Quelle est la situation des locataires de jardins en
présence d'une procédure d'expropriation poursuivie par une collectivité
publique ?
— Il faut observer que les dispositions ci-dessus ne visent
que les parcelles dont l'État, les départements, les communes ou les organismes
d'habitation à bon marché sont propriétaires.
Mais ces collectivités peuvent avoir besoin, pour la
réalisation de travaux d'utilité publique, de terrains utilisés comme jardins
et appartenant soit aux exploitants eux-mêmes, soit à des tierces personnes,
mais en tout cas à des personnes privées.
L'Administration cherchera, en général, à réaliser avec le
propriétaire une acquisition amiable et, en ce qui concerne les locataires, un
arrangement qui lui permette, moyennant le règlement de certaines indemnités
d'éviction de pertes de récoltes ou de fumure, etc., d'entrer en possession des
lieux avant l'expiration du bail, si toutefois elle y a intérêt.
Dans le cas où la voie amiable est fermée, la procédure
d'expropriation sera engagée et se poursuivra suivant les règles posées, dans
la généralité des cas, par le décret-loi du 8 août 1935.
Une ordonnance d'expropriation interviendra, qui emportera résolution
de plein droit de tous les baux existants ; les droits des
propriétaires comme des locataires sont transformés purement et simplement en
une créance sur les indemnités d'expropriation et d'éviction, telles que fixées
soit par l'ordonnance d'expropriation, soit par la Commission arbitrale
d'évaluation prévue par le texte susvisé.

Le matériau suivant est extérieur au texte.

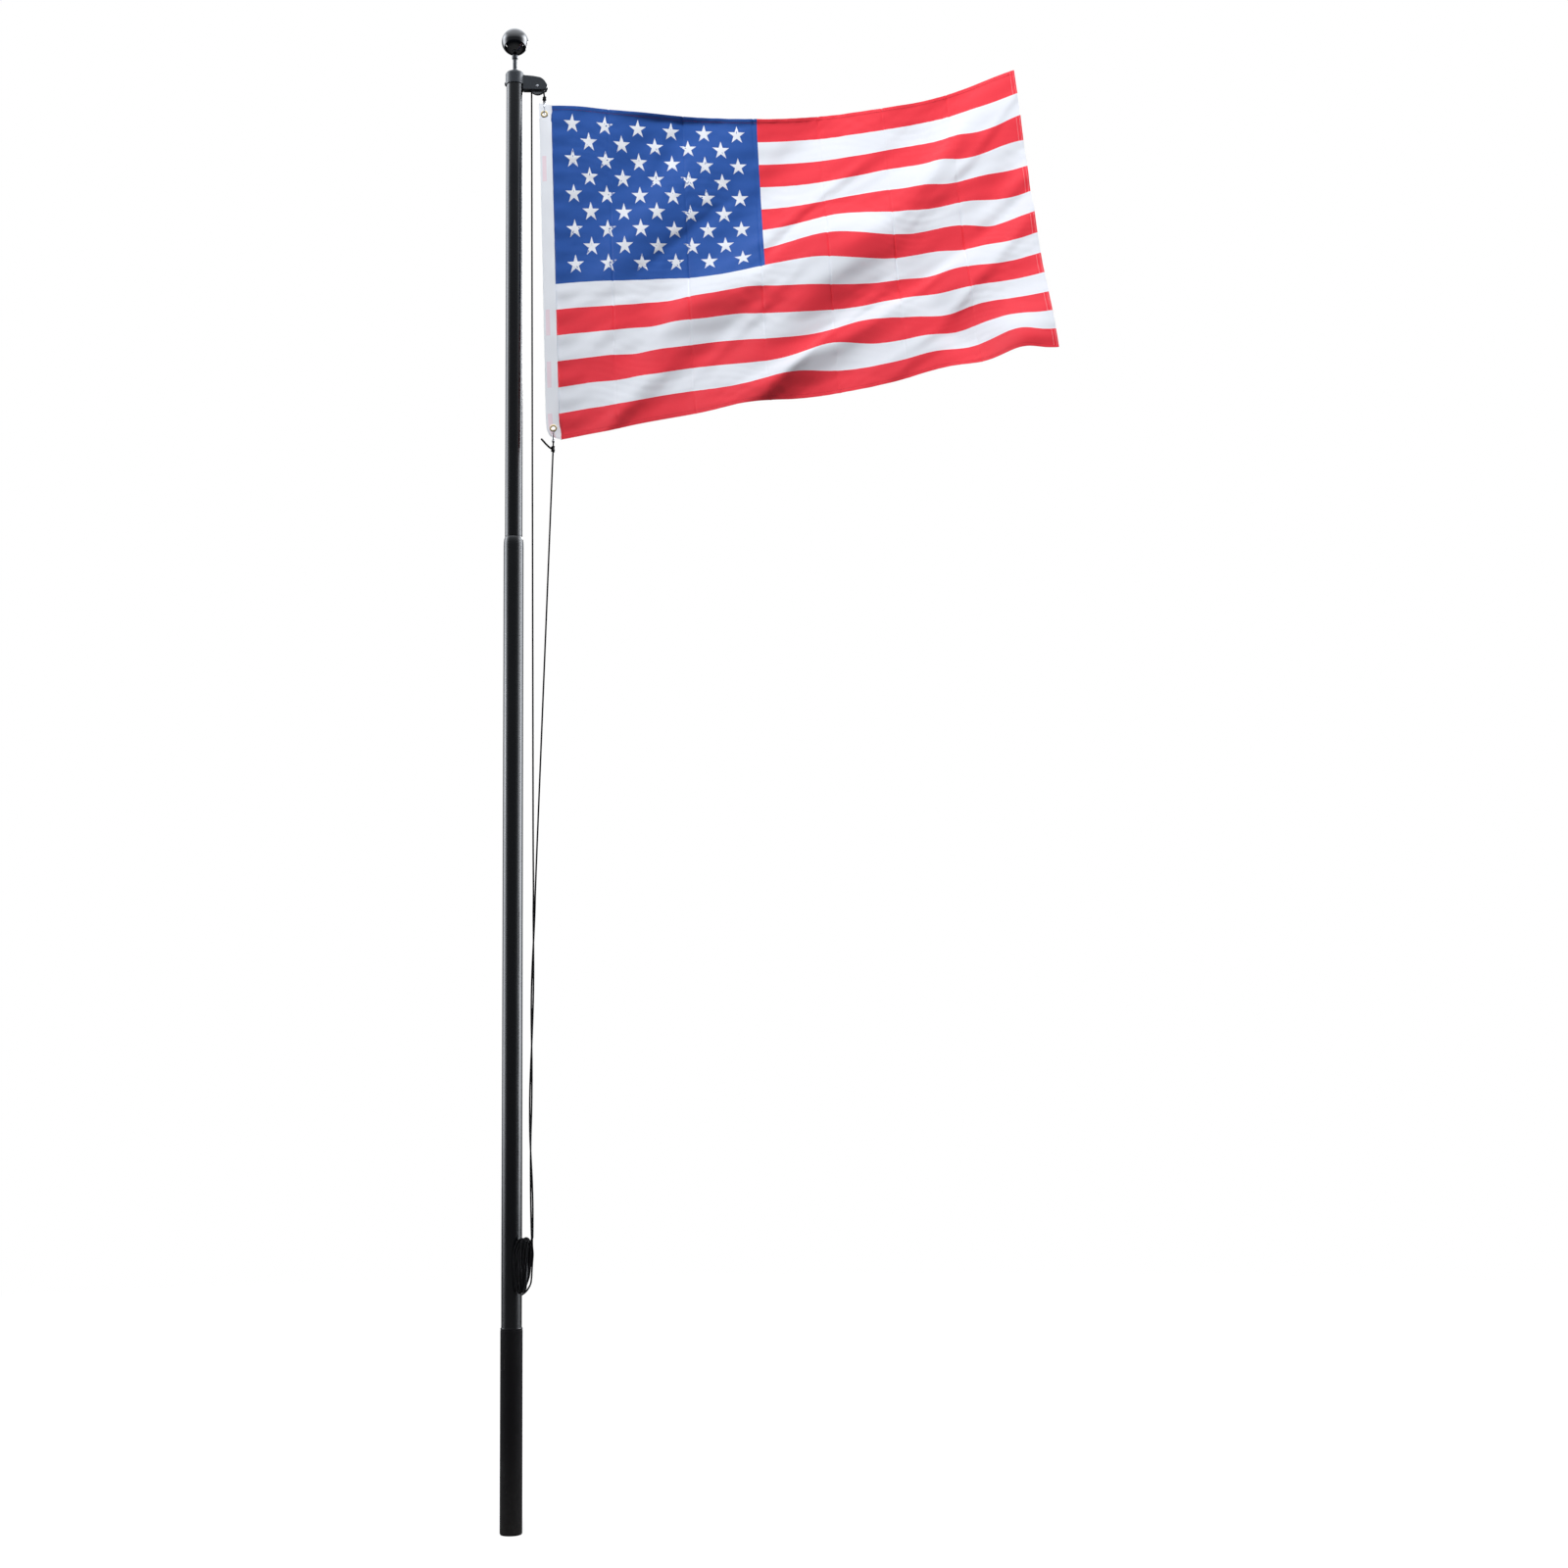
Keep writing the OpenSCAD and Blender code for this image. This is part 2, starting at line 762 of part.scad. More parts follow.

En conséquence, la collectivité expropriante pourra expulser
les locataires sans avoir à observer à leur égard les délais de congé, à
condition toutefois de leur régler les indemnités, notamment d'éviction,
auxquelles ils ont droit.
A. DUPONT,
Docteur en droit.
1) À noter que, depuis, une loi du 19 août 1950 a reporté
les prorogations au 1er novembre 1951.